Brent Seabrook fired a shot from the point that Michal Handzus tipped past Wild goalie Ilya Bryzgalov at the six-minute, 28-second mark. That goal could have turned momentum in Chicago's favor, but Nino Niederreiter would have none of it.
Charlie Coyle started a fast-developing rush up the ice 44 seconds after the Handzus goal. He spotted Niederreiter turning on the jets through the neutral zone and hit him in stride with a tape-to-tape pass. As Niederreiter got to the top of the faceoff circle, he whipped a shot that went over Crawford's glove hand.
The goal gave Minnesota a 3-2 lead that it would not relinquish. The Wild continued to press the attack through the remainder of the game, and a third-period goal by Jared Spurgeon allowed them to add to their lead.
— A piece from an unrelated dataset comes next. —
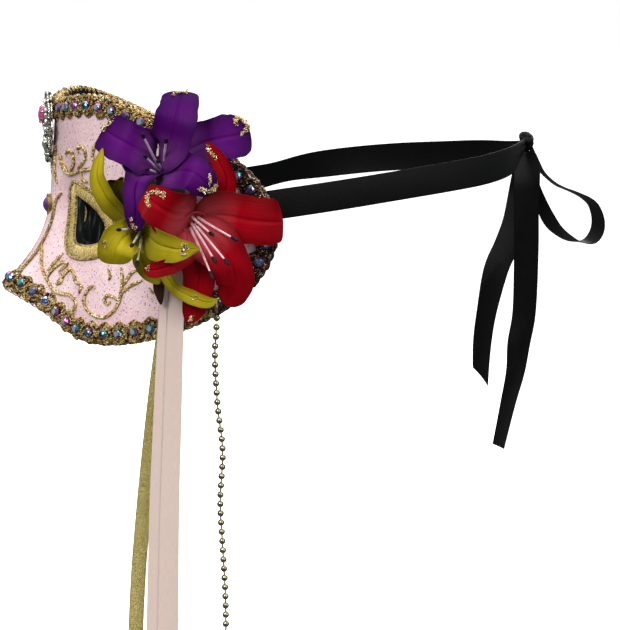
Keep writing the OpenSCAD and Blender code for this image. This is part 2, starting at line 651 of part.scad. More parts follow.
// Tie laid round the head behind the mask, folded narrower where it enters the knot
module tie_ribbon(side) {
  line = smooth_line(side > 0 ? left_tie : right_tie, smooth);
  n = len(line) - 1;
  inner_gap = 0.6;
  knot_reach = 4;
  function place(i) = face(side * line[i][0], line[i][1],
    knot_reach * bell(line[i][0] - 180, 6) - inner_gap - ribbon_t / 2);
  color("black") loft([for (i = [0:n])
    let (a = line[i][0], mid = place(i),
      t = unit(place(min(i + 1, n)) - place(max(i - 1, 0))), up = unit([0, 0, 1] - t * t[2]),
      out = cross(t, up) * side,
      tip_in = side > 0 ? 0 : right_lean * bell(a - right_lean_at, right_lean_spread),
      b = up * cos(tip_in) - out * sin(tip_in), c = out * cos(tip_in) + up * sin(tip_in),
      half = satin_w / 2 * (1 - 0.5 * bell(a - 180, 12)),
      corners = side > 0 ? [[-1, -1], [1, -1], [1, 1], [-1, 1]]
        : [[-1, 1], [1, 1], [1, -1], [-1, -1]])
    [for (q = corners) mid + b * half * q[0] + c * ribbon_t / 2 * q[1]]]);
}

module ribbon_knot() {
  color("black") hull() {
    translate([-1.6, 199.3, 21]) sphere(d = 6, $fn = 24);
    translate([1.6, 199.3, 21]) sphere(d = 6, $fn = 24);
    translate([0, 200.6, 24.1]) sphere(d = 5, $fn = 24);
  }
}

module bow_loop() {
  color("black") hanging_ribbon(loop_route);
}

module tail_long() {
  color("black") hanging_ribbon(long_route);
}

module tail_short() {
  color("black") hanging_ribbon(short_route);
}

mask_shell();
lining();
eye_band(1);  // eye_band_left
eye_band(-1);  // eye_band_right
eye_piping(1);  // eye_piping_left
eye_piping(-1);  // eye_piping_right
nose_piping();
braid(-braid_corner, braid_corner);  // braid_top
braid(180 - braid_corner, 180 + braid_corner);  // braid_bottom
braid(braid_corner, 180 - braid_corner);  // braid_side_left
braid(180 + braid_corner, 360 - braid_corner);  // braid_side_right
stones(-braid_corner, braid_corner, brooch_side);  // stones_top
stones(180 - braid_corner, 180 + braid_corner);  // stones_bottom
stones(braid_corner, 180 - braid_corner);  // stones_side_left
stones(180 + braid_corner, 360 - braid_corner);  // stones_side_right
scrolls(forehead_lines, 1);  // forehead_scroll_left
scrolls(forehead_lines, -1);  // forehead_scroll_right
scrolls(cheek_lines, 1);  // cheek_scroll_left
scrolls(cheek_lines, -1);  // cheek_scroll_right
brooch_filigree();
brooch_gem();
brooch_crystals();
bridge_bezel();
bridge_gem();
flower_pad();
purple_calyx();
purple_petals_outer();
purple_petals_inner();
purple_stamens();
red_calyx();
red_petals_outer();
red_petals_inner();
red_stamens();
green_calyx();
green_petals_outer();
green_petals_inner();
green_stamens();
dark_leaf();
pink_ribbon();
gold_ribbon();
chain_ring();
ball_chain();
tie_ribbon(1);  // tie_ribbon_left
tie_ribbon(-1);  // tie_ribbon_right
ribbon_knot();
bow_loop();
tail_long();
tail_short();
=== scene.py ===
"""Looks of the Venetian half mask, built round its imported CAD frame.

Lengths inside the helpers are millimetres, and become metres when a mesh is made.
The mask faces -Y, the wearer's left is +X and up is +Z.
"""

import math

import bpy
import numpy as np
from mathutils import Matrix, Vector


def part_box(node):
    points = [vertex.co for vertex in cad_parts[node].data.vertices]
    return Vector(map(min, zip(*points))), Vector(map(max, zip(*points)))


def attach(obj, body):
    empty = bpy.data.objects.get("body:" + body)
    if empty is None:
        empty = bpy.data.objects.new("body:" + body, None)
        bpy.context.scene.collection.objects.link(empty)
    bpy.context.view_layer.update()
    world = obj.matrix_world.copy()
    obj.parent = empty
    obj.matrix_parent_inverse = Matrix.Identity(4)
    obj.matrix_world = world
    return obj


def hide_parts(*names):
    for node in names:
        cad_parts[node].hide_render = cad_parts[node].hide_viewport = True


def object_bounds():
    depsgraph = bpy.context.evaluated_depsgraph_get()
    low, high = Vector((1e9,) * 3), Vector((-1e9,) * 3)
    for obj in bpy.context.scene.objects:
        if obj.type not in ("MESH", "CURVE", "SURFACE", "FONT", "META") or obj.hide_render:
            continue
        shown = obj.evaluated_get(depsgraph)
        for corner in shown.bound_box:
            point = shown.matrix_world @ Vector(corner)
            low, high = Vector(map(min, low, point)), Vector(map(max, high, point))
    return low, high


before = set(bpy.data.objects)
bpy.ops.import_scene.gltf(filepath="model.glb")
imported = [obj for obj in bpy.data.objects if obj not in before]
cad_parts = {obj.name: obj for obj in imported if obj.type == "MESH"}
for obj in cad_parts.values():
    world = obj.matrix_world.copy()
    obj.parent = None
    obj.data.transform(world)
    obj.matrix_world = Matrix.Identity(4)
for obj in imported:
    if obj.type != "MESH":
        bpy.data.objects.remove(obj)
cad_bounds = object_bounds()

MM = 0.001
rng = np.random.default_rng(7)


def box_mm(node):
    """Lowest and highest corner of a CAD node, in millimetres."""
    low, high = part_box(node)
    return np.array(low) / MM, np.array(high) / MM


# ---------------------------------------------------------------- the head and the shell
HEAD_HALF_W, HEAD_FRONT, HEAD_BACK = 76.0, 95.0, 102.0
SHELL_T, LINING_T = 2.0, 0.8
SKIN = SHELL_T + LINING_T
SIDE_ANGLE = 79.0
ARC_MM = 1.55
BRAID_INSET = 3.6
BRAID_CORNER = 52
STONE_PITCH = 7.3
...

Niederreiter's goal was the turning point in the game, and it demonstrated the Wild's resiliency.
Bryzgalov Holds Up Once Again
Mike Yeo saw his team square its series with the Chicago Blackhawks when the Wild outplayed the Blackhawks significantly for 60 minutes.
That edge extended to the goaltending battle. Ilya Bryzgalov overcame a shaky start and did his part to help the Wild frustrate the Blackhawks.
Bryzgalov allowed two goals on Chicago's first five shots. Still, the Wild had a 3-2 lead when Bryzglov made the save of the game when he stopped Patrick Sharp on a breakaway in the second period.
Sharp had already scored a goal in the first period, and he had a glorious opportunity when he stole the puck at the Chicago blue line and went in on Bryzgalov. Sharp made a deke move and shifted the puck to his backhand. He appeared to have a small opening, but the Minnesota goalie extended his right pad (3:10 mark) and kept the puck out of the net.
Bryzgalov's play picked up from that point, and he kept the Blackhawks off the scoreboard the rest of the way. He stopped 18 of 20 shots in the game, and he earned praise from his coach.
“What I like about Bryz right now is he’s just part of the team,” Yeo told Chip Scoggins of the Star Tribune. “He’s doing everything he can for his teammates. All he does is praise his teammates. For us, that makes us want to play harder for him.”